• Aim of the exercise:
Copy exactly the block of lines between the one containing "# bearers front to back under the floor" and the one containing "for node in", inclusive.

Start of Material

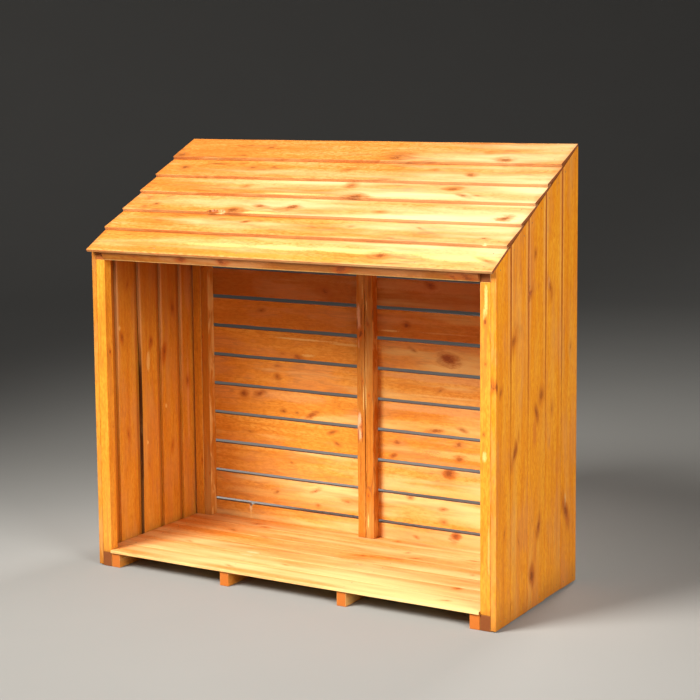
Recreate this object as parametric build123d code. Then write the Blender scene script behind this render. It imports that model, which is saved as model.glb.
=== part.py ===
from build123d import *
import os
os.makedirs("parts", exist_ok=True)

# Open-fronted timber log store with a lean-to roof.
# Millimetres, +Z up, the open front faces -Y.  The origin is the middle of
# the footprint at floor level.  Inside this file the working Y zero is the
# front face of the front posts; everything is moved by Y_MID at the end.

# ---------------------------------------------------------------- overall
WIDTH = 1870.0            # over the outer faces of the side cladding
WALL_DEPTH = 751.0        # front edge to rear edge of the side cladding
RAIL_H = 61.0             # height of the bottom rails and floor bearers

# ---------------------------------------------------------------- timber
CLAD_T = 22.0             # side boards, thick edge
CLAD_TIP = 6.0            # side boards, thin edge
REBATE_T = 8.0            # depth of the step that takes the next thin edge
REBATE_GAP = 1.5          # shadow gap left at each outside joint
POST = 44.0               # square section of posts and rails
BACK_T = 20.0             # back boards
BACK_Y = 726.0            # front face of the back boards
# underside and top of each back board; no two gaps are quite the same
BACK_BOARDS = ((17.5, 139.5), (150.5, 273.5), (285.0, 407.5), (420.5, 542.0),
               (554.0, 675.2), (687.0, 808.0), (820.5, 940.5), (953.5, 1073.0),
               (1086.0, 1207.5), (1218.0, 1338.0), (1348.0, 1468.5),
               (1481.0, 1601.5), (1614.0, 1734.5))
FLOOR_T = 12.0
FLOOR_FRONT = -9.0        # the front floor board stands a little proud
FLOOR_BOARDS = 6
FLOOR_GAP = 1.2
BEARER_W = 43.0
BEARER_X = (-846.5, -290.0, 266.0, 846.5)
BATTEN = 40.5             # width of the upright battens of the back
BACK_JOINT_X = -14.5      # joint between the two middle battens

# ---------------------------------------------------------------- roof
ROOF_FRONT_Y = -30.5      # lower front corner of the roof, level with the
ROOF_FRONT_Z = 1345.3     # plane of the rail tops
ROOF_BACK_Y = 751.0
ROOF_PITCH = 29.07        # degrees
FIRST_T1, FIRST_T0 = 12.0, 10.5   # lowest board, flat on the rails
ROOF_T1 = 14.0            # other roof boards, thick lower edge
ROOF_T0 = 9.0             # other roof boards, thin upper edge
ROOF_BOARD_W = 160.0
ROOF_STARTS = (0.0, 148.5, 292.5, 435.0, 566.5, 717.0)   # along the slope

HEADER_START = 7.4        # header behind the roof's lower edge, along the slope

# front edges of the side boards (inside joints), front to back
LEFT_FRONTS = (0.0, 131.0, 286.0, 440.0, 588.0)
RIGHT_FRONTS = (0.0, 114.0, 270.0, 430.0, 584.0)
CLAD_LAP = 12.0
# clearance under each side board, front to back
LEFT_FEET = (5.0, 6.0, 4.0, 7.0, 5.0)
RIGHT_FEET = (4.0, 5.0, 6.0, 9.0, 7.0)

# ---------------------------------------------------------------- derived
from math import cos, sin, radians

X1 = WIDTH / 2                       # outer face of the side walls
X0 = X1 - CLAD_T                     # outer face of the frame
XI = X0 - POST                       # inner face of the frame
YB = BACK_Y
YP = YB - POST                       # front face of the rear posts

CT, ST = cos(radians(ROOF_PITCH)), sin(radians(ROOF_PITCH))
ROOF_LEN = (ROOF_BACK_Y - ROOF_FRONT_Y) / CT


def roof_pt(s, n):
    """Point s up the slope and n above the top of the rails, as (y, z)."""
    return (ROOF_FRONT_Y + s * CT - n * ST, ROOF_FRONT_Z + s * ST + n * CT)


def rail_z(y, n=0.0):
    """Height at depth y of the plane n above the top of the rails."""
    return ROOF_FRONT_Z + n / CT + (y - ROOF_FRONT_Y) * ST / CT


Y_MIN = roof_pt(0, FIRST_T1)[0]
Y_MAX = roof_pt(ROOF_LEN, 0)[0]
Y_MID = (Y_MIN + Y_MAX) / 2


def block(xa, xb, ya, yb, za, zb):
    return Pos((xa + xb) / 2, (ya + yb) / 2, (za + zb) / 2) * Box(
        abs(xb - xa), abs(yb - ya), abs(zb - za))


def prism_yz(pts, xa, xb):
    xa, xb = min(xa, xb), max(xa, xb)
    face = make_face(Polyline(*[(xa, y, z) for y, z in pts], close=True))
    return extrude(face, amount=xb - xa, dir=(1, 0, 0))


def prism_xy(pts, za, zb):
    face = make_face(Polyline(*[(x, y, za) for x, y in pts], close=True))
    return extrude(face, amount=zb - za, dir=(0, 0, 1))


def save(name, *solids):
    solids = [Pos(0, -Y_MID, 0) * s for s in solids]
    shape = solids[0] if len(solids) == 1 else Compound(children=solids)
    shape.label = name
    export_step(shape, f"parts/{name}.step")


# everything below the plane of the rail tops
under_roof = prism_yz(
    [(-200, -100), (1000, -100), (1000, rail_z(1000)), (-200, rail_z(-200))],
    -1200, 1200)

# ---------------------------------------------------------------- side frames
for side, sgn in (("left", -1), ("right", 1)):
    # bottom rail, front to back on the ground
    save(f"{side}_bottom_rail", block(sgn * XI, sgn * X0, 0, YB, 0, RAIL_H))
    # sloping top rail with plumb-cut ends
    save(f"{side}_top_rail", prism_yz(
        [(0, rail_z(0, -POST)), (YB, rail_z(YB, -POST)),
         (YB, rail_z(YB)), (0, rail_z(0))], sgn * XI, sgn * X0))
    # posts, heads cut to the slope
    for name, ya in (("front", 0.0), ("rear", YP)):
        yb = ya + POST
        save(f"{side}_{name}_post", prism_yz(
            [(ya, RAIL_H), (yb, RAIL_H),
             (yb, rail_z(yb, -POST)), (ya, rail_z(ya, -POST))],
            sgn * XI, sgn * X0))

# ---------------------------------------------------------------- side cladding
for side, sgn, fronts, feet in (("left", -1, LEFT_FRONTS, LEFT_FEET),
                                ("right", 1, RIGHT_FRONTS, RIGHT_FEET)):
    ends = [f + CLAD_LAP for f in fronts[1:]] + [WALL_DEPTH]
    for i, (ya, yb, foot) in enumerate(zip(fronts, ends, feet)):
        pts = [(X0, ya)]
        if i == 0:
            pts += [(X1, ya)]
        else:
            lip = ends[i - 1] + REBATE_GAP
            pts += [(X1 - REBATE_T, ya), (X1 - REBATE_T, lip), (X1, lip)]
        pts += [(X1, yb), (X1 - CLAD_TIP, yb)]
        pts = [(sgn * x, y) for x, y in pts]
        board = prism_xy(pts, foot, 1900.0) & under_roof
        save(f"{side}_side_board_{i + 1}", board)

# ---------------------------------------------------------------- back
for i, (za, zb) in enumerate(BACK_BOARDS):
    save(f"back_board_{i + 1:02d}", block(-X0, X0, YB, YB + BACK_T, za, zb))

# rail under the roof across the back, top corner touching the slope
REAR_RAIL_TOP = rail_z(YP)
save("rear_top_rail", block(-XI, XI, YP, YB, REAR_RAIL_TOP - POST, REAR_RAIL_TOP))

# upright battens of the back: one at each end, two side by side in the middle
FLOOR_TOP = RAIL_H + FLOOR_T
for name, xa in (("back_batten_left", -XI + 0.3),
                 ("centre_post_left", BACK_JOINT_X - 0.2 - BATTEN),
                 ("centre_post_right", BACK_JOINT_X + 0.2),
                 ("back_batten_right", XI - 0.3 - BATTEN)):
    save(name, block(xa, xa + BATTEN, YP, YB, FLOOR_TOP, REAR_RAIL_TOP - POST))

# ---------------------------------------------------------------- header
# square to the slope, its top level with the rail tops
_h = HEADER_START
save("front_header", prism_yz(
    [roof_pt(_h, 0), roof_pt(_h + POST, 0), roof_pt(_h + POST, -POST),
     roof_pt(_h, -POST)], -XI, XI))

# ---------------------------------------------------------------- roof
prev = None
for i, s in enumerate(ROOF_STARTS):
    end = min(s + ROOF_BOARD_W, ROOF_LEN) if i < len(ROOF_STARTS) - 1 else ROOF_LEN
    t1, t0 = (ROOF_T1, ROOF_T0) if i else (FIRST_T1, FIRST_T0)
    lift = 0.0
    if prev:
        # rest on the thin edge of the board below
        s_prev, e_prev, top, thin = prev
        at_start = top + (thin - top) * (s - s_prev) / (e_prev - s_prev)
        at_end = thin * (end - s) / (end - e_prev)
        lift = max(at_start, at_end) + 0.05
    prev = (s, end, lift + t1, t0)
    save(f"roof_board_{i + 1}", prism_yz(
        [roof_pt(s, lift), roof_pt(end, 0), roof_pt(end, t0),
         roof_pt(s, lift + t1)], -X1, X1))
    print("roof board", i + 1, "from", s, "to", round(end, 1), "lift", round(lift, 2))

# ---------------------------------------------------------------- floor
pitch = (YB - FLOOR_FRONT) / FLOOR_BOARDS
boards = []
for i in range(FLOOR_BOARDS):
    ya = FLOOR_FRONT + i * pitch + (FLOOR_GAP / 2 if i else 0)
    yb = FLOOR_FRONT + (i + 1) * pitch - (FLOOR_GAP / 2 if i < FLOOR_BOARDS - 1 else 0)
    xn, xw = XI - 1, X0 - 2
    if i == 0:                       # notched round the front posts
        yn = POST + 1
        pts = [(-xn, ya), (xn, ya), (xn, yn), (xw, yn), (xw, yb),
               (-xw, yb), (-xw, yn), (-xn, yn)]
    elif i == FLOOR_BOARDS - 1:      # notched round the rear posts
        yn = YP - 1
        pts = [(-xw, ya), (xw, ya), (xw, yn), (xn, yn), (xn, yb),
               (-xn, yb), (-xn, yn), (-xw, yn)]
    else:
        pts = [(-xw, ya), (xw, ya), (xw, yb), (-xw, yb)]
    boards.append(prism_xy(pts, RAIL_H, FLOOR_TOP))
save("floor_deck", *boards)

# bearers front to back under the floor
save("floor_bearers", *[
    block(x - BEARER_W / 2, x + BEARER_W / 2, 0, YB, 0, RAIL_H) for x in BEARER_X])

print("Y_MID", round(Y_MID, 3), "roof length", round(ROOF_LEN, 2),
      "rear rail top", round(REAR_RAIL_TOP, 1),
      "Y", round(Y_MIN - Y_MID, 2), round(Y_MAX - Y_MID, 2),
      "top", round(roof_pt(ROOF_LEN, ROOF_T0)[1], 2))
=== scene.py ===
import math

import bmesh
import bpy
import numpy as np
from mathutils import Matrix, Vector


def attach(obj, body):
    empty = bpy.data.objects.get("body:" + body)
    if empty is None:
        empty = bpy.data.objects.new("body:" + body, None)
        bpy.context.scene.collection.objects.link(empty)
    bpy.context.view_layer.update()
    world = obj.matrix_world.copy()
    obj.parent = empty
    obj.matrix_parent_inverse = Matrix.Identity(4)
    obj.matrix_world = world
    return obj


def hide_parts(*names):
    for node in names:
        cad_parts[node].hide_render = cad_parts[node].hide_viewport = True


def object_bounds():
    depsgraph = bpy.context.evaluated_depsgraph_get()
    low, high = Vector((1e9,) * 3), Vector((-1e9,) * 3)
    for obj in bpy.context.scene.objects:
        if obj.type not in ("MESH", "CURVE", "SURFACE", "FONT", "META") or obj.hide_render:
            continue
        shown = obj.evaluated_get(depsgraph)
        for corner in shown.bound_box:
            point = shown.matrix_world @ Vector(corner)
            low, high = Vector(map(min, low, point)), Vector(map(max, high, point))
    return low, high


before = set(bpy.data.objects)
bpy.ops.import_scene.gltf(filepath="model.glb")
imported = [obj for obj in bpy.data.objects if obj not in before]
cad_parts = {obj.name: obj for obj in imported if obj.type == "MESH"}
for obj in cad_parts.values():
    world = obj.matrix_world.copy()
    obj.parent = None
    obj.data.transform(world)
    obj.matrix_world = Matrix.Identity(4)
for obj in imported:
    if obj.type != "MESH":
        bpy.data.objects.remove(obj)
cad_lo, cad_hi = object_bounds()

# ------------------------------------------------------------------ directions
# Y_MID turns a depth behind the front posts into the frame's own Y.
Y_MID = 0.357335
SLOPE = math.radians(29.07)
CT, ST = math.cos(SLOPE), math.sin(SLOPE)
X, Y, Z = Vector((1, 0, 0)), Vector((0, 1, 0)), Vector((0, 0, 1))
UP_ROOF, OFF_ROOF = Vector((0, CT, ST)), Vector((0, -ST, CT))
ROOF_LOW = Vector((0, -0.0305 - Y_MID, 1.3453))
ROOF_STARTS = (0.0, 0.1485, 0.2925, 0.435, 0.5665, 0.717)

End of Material
Start of Material

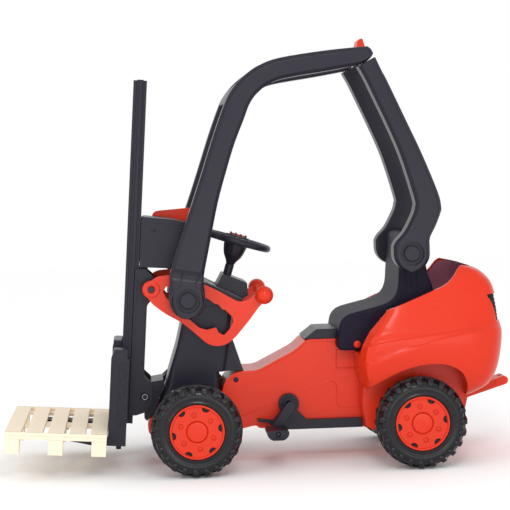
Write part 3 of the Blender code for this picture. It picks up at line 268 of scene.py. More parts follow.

End of Material

• Solution to the exercise:
# bearers front to back under the floor
save("floor_bearers", *[
    block(x - BEARER_W / 2, x + BEARER_W / 2, 0, YB, 0, RAIL_H) for x in BEARER_X])

print("Y_MID", round(Y_MID, 3), "roof length", round(ROOF_LEN, 2),
      "rear rail top", round(REAR_RAIL_TOP, 1),
      "Y", round(Y_MIN - Y_MID, 2), round(Y_MAX - Y_MID, 2),
      "top", round(roof_pt(ROOF_LEN, ROOF_T0)[1], 2))
=== scene.py ===
import math

import bmesh
import bpy
import numpy as np
from mathutils import Matrix, Vector


def attach(obj, body):
    empty = bpy.data.objects.get("body:" + body)
    if empty is None:
        empty = bpy.data.objects.new("body:" + body, None)
        bpy.context.scene.collection.objects.link(empty)
    bpy.context.view_layer.update()
    world = obj.matrix_world.copy()
    obj.parent = empty
    obj.matrix_parent_inverse = Matrix.Identity(4)
    obj.matrix_world = world
    return obj


def hide_parts(*names):
    for node in names:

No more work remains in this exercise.